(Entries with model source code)
'''

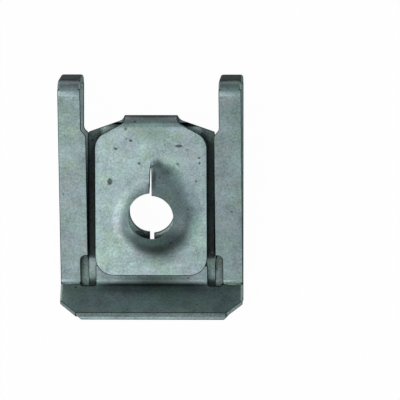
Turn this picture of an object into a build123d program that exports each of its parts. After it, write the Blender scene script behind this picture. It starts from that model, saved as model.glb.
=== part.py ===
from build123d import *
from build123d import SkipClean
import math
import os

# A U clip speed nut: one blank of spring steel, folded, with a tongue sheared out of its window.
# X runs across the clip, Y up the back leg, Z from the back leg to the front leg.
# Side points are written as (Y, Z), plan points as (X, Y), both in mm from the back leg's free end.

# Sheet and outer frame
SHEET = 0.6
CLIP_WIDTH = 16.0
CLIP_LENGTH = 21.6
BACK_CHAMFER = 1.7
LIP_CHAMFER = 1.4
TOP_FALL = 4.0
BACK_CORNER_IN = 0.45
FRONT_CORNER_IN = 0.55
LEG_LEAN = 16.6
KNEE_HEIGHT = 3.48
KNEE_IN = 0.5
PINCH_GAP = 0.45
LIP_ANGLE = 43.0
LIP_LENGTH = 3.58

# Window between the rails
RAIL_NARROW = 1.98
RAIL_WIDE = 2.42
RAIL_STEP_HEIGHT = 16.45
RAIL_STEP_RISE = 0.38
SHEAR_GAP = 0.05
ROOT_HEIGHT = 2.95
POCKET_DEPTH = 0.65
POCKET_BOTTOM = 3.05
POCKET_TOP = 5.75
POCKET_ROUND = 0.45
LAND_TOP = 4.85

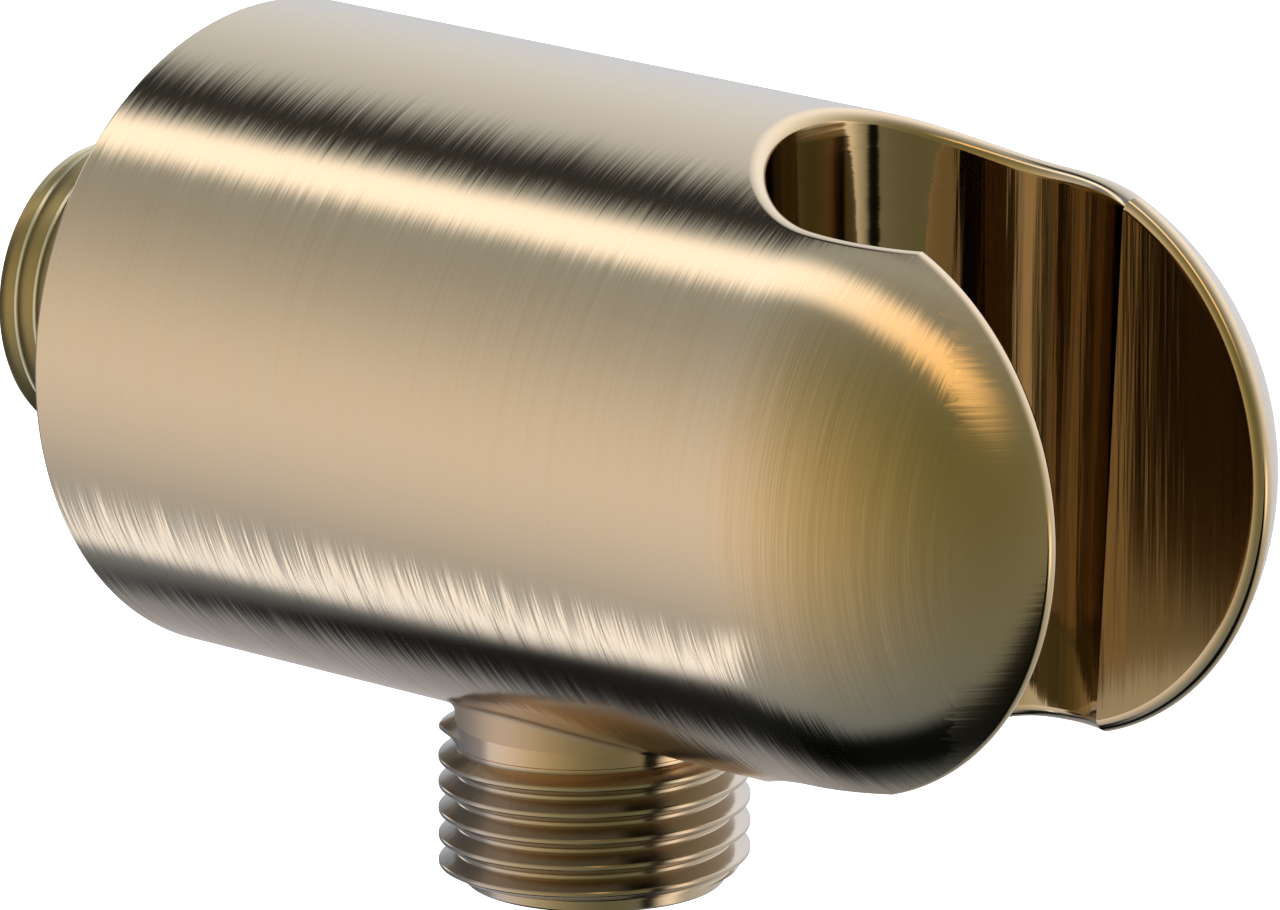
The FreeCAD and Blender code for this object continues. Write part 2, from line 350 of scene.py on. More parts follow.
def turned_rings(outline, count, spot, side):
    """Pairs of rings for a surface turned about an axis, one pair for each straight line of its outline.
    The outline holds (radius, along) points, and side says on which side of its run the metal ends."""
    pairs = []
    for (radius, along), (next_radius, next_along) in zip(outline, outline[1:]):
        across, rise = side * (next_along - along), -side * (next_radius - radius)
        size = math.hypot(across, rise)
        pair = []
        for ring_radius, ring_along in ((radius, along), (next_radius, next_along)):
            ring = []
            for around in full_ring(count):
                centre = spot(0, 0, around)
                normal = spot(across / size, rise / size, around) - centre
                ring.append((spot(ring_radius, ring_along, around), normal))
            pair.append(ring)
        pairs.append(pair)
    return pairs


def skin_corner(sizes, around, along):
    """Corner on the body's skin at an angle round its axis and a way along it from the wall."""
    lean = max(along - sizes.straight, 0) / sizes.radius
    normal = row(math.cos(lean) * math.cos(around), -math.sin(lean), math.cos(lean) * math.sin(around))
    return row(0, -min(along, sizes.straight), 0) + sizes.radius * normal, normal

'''

■ SET PROBLEM: Set down each line of the material verbatim, from the first line through the line that contains "LAND_TOP = 4.85".

■ SOLUTION:
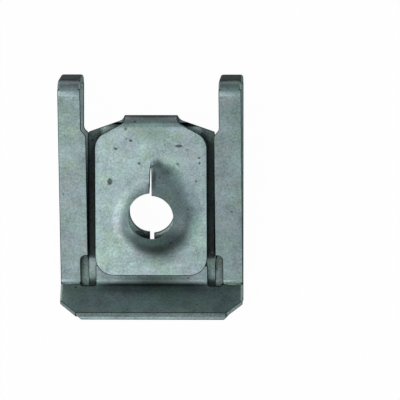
Turn this picture of an object into a build123d program that exports each of its parts. After it, write the Blender scene script behind this picture. It starts from that model, saved as model.glb.
=== part.py ===
from build123d import *
from build123d import SkipClean
import math
import os

# A U clip speed nut: one blank of spring steel, folded, with a tongue sheared out of its window.
# X runs across the clip, Y up the back leg, Z from the back leg to the front leg.
# Side points are written as (Y, Z), plan points as (X, Y), both in mm from the back leg's free end.

# Sheet and outer frame
SHEET = 0.6
CLIP_WIDTH = 16.0
CLIP_LENGTH = 21.6
BACK_CHAMFER = 1.7
LIP_CHAMFER = 1.4
TOP_FALL = 4.0
BACK_CORNER_IN = 0.45
FRONT_CORNER_IN = 0.55
LEG_LEAN = 16.6
KNEE_HEIGHT = 3.48
KNEE_IN = 0.5
PINCH_GAP = 0.45
LIP_ANGLE = 43.0
LIP_LENGTH = 3.58

# Window between the rails
RAIL_NARROW = 1.98
RAIL_WIDE = 2.42
RAIL_STEP_HEIGHT = 16.45
RAIL_STEP_RISE = 0.38
SHEAR_GAP = 0.05
ROOT_HEIGHT = 2.95
POCKET_DEPTH = 0.65
POCKET_BOTTOM = 3.05
POCKET_TOP = 5.75
POCKET_ROUND = 0.45
LAND_TOP = 4.85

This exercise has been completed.